— Start Records for this exercise —
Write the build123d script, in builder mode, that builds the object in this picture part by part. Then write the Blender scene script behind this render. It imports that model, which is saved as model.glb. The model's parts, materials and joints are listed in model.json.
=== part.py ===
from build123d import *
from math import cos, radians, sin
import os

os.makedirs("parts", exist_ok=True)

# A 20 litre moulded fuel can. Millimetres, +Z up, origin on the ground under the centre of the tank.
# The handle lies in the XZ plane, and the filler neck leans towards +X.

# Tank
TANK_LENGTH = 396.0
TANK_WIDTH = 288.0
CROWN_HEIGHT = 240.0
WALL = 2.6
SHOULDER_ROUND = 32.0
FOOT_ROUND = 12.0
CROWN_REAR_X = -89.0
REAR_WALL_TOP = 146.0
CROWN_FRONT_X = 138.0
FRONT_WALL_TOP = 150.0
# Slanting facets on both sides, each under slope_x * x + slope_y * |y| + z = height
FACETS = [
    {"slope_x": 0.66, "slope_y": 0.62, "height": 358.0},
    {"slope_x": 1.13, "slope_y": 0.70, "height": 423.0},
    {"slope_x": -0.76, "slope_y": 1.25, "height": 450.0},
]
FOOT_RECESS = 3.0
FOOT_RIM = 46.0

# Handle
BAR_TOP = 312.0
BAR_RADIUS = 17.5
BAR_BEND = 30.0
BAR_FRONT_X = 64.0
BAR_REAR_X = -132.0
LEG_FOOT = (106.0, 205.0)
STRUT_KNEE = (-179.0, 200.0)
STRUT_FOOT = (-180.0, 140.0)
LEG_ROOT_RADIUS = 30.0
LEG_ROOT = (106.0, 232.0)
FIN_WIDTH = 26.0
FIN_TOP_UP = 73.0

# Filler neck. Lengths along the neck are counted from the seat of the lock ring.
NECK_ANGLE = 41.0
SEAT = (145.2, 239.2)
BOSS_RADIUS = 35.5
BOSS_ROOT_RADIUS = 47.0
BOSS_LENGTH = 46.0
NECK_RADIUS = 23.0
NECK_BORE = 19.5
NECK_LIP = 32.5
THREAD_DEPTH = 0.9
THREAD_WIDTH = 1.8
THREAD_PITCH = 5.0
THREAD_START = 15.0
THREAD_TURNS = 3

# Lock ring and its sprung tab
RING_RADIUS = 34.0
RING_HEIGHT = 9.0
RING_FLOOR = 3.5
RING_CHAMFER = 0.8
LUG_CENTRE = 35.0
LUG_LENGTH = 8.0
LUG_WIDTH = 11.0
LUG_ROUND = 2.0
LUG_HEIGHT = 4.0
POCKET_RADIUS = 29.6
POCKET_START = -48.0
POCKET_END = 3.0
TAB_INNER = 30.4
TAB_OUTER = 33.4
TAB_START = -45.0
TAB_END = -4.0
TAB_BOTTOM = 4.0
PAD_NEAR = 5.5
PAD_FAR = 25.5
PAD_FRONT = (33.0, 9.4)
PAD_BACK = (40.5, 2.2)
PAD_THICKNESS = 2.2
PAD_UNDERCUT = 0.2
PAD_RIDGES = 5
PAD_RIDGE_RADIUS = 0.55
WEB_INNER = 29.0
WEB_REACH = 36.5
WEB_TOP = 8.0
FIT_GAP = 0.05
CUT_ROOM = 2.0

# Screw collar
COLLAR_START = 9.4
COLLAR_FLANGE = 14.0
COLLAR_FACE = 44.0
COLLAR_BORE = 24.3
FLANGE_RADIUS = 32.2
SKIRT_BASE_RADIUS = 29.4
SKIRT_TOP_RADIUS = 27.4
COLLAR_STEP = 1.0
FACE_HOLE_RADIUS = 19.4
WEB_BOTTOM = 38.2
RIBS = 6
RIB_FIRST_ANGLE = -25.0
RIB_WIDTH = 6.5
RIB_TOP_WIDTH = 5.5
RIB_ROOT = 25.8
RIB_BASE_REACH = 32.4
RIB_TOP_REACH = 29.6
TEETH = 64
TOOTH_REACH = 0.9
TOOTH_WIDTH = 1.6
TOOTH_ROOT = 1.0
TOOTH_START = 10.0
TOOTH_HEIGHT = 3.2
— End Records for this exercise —
— Start Records for this exercise —
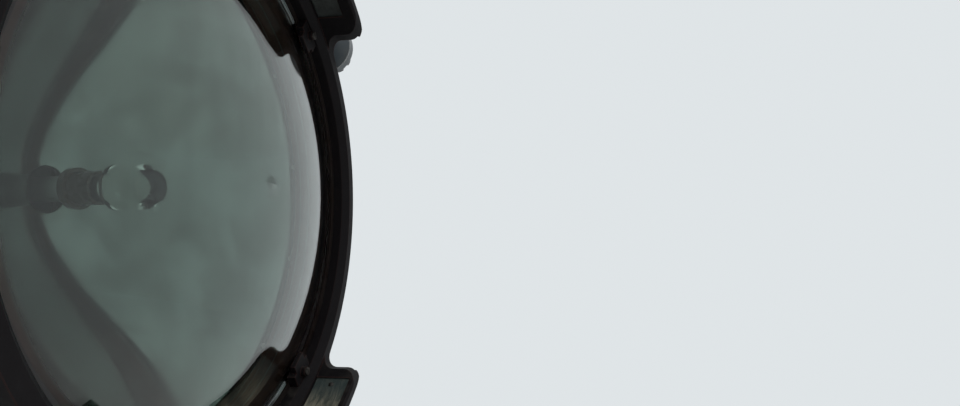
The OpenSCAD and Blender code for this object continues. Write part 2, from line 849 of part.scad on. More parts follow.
— End Records for this exercise —
— Start Records for this exercise —
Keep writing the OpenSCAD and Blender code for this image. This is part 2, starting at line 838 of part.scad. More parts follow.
— End Records for this exercise —
What you are asked to do
Return the exact lines from the line with "Write the build123d" to the line with "# The handle", inclusive of both, with nothing added.

Task answer
Write the build123d script, in builder mode, that builds the object in this picture part by part. Then write the Blender scene script behind this render. It imports that model, which is saved as model.glb. The model's parts, materials and joints are listed in model.json.
=== part.py ===
from build123d import *
from math import cos, radians, sin
import os

os.makedirs("parts", exist_ok=True)

# A 20 litre moulded fuel can. Millimetres, +Z up, origin on the ground under the centre of the tank.
# The handle lies in the XZ plane, and the filler neck leans towards +X.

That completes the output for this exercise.